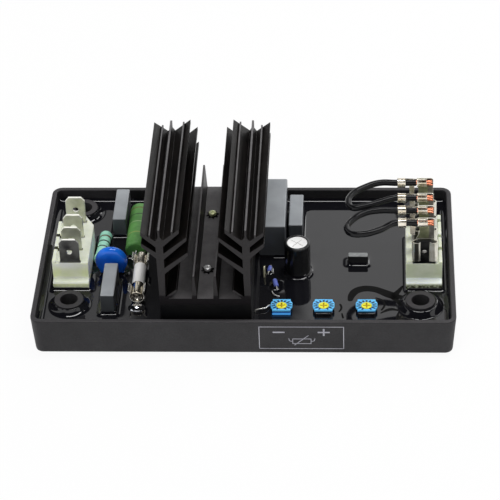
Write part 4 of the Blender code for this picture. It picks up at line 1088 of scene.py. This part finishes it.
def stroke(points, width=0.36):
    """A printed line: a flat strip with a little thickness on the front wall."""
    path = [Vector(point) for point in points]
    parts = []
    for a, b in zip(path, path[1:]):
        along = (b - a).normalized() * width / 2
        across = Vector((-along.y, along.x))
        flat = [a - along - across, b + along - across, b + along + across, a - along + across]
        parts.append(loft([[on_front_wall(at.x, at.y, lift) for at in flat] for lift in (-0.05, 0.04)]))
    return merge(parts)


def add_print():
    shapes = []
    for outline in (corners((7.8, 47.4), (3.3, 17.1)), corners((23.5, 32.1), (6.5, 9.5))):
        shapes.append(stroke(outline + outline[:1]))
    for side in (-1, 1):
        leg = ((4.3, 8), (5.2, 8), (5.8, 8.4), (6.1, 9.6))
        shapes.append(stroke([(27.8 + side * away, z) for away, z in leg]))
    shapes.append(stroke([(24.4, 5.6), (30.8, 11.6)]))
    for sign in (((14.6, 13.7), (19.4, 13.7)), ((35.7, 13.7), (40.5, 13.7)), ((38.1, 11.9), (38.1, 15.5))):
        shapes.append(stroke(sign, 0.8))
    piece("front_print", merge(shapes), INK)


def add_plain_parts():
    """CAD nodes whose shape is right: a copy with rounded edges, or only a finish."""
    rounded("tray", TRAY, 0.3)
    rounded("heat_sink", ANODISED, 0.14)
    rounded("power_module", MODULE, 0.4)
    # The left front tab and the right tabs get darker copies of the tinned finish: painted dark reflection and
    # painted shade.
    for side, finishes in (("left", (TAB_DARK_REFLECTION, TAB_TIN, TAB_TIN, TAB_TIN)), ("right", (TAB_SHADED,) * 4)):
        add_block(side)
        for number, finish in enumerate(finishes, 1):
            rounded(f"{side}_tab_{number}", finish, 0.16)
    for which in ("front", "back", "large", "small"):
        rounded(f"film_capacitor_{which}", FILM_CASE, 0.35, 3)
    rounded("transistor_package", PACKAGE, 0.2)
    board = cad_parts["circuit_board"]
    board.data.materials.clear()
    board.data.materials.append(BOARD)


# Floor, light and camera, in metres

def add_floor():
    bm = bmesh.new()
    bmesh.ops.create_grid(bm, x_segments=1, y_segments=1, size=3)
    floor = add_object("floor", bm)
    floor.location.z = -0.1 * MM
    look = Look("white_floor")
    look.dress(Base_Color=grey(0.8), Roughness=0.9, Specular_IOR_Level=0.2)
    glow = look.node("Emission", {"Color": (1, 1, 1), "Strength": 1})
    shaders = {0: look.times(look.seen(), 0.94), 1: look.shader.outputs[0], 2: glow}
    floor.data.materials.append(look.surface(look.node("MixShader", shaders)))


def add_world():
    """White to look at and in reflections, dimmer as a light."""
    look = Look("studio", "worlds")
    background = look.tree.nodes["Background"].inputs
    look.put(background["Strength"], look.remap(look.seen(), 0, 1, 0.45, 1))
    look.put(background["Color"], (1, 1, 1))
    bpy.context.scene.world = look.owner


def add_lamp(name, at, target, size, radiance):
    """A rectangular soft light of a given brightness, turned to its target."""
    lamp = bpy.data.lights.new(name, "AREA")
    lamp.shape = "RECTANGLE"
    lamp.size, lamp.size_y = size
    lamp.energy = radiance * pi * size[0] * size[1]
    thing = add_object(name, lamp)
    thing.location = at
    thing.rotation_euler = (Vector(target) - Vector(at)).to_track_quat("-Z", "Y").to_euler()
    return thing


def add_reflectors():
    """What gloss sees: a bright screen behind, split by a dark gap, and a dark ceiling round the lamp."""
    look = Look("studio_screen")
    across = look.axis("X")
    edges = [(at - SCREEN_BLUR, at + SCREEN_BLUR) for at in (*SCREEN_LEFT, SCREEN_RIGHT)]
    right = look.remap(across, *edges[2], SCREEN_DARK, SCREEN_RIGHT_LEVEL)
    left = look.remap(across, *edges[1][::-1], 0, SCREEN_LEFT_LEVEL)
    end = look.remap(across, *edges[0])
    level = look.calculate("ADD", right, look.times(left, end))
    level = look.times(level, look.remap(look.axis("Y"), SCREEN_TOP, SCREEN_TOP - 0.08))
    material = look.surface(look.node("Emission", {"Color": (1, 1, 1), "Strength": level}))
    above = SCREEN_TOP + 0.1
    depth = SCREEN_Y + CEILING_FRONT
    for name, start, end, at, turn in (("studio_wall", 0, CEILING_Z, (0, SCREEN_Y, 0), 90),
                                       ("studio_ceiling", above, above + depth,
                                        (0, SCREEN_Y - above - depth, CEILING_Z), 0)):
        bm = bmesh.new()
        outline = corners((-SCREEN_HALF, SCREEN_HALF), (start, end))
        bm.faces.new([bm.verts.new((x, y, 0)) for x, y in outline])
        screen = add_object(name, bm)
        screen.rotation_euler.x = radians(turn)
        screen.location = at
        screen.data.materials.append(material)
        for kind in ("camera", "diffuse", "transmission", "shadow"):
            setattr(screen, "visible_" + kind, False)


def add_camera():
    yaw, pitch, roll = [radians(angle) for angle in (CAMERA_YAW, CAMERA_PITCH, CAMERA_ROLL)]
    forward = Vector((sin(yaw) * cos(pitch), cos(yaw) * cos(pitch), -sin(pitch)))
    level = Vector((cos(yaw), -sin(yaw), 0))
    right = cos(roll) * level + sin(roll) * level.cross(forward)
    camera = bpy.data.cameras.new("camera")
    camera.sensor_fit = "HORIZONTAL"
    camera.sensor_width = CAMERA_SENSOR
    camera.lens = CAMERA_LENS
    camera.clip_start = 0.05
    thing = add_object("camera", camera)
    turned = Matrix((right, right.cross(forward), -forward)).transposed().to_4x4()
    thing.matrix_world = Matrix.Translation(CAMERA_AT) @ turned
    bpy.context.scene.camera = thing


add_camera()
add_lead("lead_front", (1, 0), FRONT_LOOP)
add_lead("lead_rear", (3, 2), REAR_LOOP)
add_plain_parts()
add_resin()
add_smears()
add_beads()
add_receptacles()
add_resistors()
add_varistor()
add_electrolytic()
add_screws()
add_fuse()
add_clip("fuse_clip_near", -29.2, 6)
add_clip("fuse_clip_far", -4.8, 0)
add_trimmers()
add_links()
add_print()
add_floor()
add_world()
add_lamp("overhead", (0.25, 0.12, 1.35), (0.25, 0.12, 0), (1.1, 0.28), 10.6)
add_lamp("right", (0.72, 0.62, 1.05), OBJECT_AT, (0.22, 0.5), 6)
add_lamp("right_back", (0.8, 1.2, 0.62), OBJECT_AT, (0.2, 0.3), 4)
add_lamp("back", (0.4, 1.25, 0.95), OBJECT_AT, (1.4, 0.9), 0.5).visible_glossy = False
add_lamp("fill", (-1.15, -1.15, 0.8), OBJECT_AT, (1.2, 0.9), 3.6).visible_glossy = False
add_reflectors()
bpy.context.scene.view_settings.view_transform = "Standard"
* * * * * * *
• Given exercise:
Emit the full listing verbatim.

• Full answer:
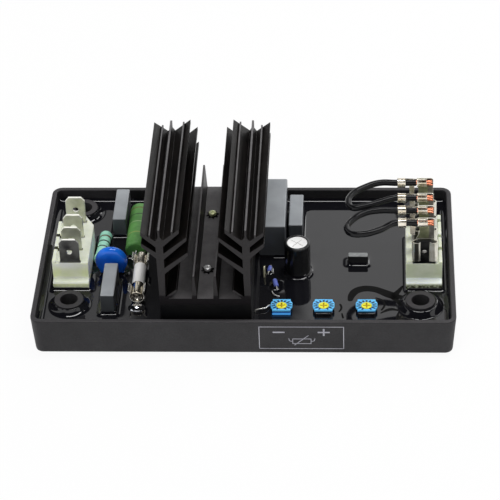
Write part 4 of the Blender code for this picture. It picks up at line 1088 of scene.py. This part finishes it.
def stroke(points, width=0.36):
    """A printed line: a flat strip with a little thickness on the front wall."""
    path = [Vector(point) for point in points]
    parts = []
    for a, b in zip(path, path[1:]):
        along = (b - a).normalized() * width / 2
        across = Vector((-along.y, along.x))
        flat = [a - along - across, b + along - across, b + along + across, a - along + across]
        parts.append(loft([[on_front_wall(at.x, at.y, lift) for at in flat] for lift in (-0.05, 0.04)]))
    return merge(parts)


def add_print():
    shapes = []
    for outline in (corners((7.8, 47.4), (3.3, 17.1)), corners((23.5, 32.1), (6.5, 9.5))):
        shapes.append(stroke(outline + outline[:1]))
    for side in (-1, 1):
        leg = ((4.3, 8), (5.2, 8), (5.8, 8.4), (6.1, 9.6))
        shapes.append(stroke([(27.8 + side * away, z) for away, z in leg]))
    shapes.append(stroke([(24.4, 5.6), (30.8, 11.6)]))
    for sign in (((14.6, 13.7), (19.4, 13.7)), ((35.7, 13.7), (40.5, 13.7)), ((38.1, 11.9), (38.1, 15.5))):
        shapes.append(stroke(sign, 0.8))
    piece("front_print", merge(shapes), INK)


def add_plain_parts():
    """CAD nodes whose shape is right: a copy with rounded edges, or only a finish."""
    rounded("tray", TRAY, 0.3)
    rounded("heat_sink", ANODISED, 0.14)
    rounded("power_module", MODULE, 0.4)
    # The left front tab and the right tabs get darker copies of the tinned finish: painted dark reflection and
    # painted shade.
    for side, finishes in (("left", (TAB_DARK_REFLECTION, TAB_TIN, TAB_TIN, TAB_TIN)), ("right", (TAB_SHADED,) * 4)):
        add_block(side)
        for number, finish in enumerate(finishes, 1):
            rounded(f"{side}_tab_{number}", finish, 0.16)
    for which in ("front", "back", "large", "small"):
        rounded(f"film_capacitor_{which}", FILM_CASE, 0.35, 3)
    rounded("transistor_package", PACKAGE, 0.2)
    board = cad_parts["circuit_board"]
    board.data.materials.clear()
    board.data.materials.append(BOARD)


# Floor, light and camera, in metres

def add_floor():
    bm = bmesh.new()
    bmesh.ops.create_grid(bm, x_segments=1, y_segments=1, size=3)
    floor = add_object("floor", bm)
    floor.location.z = -0.1 * MM
    look = Look("white_floor")
    look.dress(Base_Color=grey(0.8), Roughness=0.9, Specular_IOR_Level=0.2)
    glow = look.node("Emission", {"Color": (1, 1, 1), "Strength": 1})
    shaders = {0: look.times(look.seen(), 0.94), 1: look.shader.outputs[0], 2: glow}
    floor.data.materials.append(look.surface(look.node("MixShader", shaders)))


def add_world():
    """White to look at and in reflections, dimmer as a light."""
    look = Look("studio", "worlds")
    background = look.tree.nodes["Background"].inputs
    look.put(background["Strength"], look.remap(look.seen(), 0, 1, 0.45, 1))
    look.put(background["Color"], (1, 1, 1))
    bpy.context.scene.world = look.owner


def add_lamp(name, at, target, size, radiance):
    """A rectangular soft light of a given brightness, turned to its target."""
    lamp = bpy.data.lights.new(name, "AREA")
    lamp.shape = "RECTANGLE"
    lamp.size, lamp.size_y = size
    lamp.energy = radiance * pi * size[0] * size[1]
    thing = add_object(name, lamp)
    thing.location = at
    thing.rotation_euler = (Vector(target) - Vector(at)).to_track_quat("-Z", "Y").to_euler()
    return thing


def add_reflectors():
    """What gloss sees: a bright screen behind, split by a dark gap, and a dark ceiling round the lamp."""
    look = Look("studio_screen")
    across = look.axis("X")
    edges = [(at - SCREEN_BLUR, at + SCREEN_BLUR) for at in (*SCREEN_LEFT, SCREEN_RIGHT)]
    right = look.remap(across, *edges[2], SCREEN_DARK, SCREEN_RIGHT_LEVEL)
    left = look.remap(across, *edges[1][::-1], 0, SCREEN_LEFT_LEVEL)
    end = look.remap(across, *edges[0])
    level = look.calculate("ADD", right, look.times(left, end))
    level = look.times(level, look.remap(look.axis("Y"), SCREEN_TOP, SCREEN_TOP - 0.08))
    material = look.surface(look.node("Emission", {"Color": (1, 1, 1), "Strength": level}))
    above = SCREEN_TOP + 0.1
    depth = SCREEN_Y + CEILING_FRONT
    for name, start, end, at, turn in (("studio_wall", 0, CEILING_Z, (0, SCREEN_Y, 0), 90),
                                       ("studio_ceiling", above, above + depth,
                                        (0, SCREEN_Y - above - depth, CEILING_Z), 0)):
        bm = bmesh.new()
        outline = corners((-SCREEN_HALF, SCREEN_HALF), (start, end))
        bm.faces.new([bm.verts.new((x, y, 0)) for x, y in outline])
        screen = add_object(name, bm)
        screen.rotation_euler.x = radians(turn)
        screen.location = at
        screen.data.materials.append(material)
        for kind in ("camera", "diffuse", "transmission", "shadow"):
            setattr(screen, "visible_" + kind, False)


def add_camera():
    yaw, pitch, roll = [radians(angle) for angle in (CAMERA_YAW, CAMERA_PITCH, CAMERA_ROLL)]
    forward = Vector((sin(yaw) * cos(pitch), cos(yaw) * cos(pitch), -sin(pitch)))
    level = Vector((cos(yaw), -sin(yaw), 0))
    right = cos(roll) * level + sin(roll) * level.cross(forward)
    camera = bpy.data.cameras.new("camera")
    camera.sensor_fit = "HORIZONTAL"
    camera.sensor_width = CAMERA_SENSOR
    camera.lens = CAMERA_LENS
    camera.clip_start = 0.05
    thing = add_object("camera", camera)
    turned = Matrix((right, right.cross(forward), -forward)).transposed().to_4x4()
    thing.matrix_world = Matrix.Translation(CAMERA_AT) @ turned
    bpy.context.scene.camera = thing


add_camera()
add_lead("lead_front", (1, 0), FRONT_LOOP)
add_lead("lead_rear", (3, 2), REAR_LOOP)
add_plain_parts()
add_resin()
add_smears()
add_beads()
add_receptacles()
add_resistors()
add_varistor()
add_electrolytic()
add_screws()
add_fuse()
add_clip("fuse_clip_near", -29.2, 6)
add_clip("fuse_clip_far", -4.8, 0)
add_trimmers()
add_links()
add_print()
add_floor()
add_world()
add_lamp("overhead", (0.25, 0.12, 1.35), (0.25, 0.12, 0), (1.1, 0.28), 10.6)
add_lamp("right", (0.72, 0.62, 1.05), OBJECT_AT, (0.22, 0.5), 6)
add_lamp("right_back", (0.8, 1.2, 0.62), OBJECT_AT, (0.2, 0.3), 4)
add_lamp("back", (0.4, 1.25, 0.95), OBJECT_AT, (1.4, 0.9), 0.5).visible_glossy = False
add_lamp("fill", (-1.15, -1.15, 0.8), OBJECT_AT, (1.2, 0.9), 3.6).visible_glossy = False
add_reflectors()
bpy.context.scene.view_settings.view_transform = "Standard"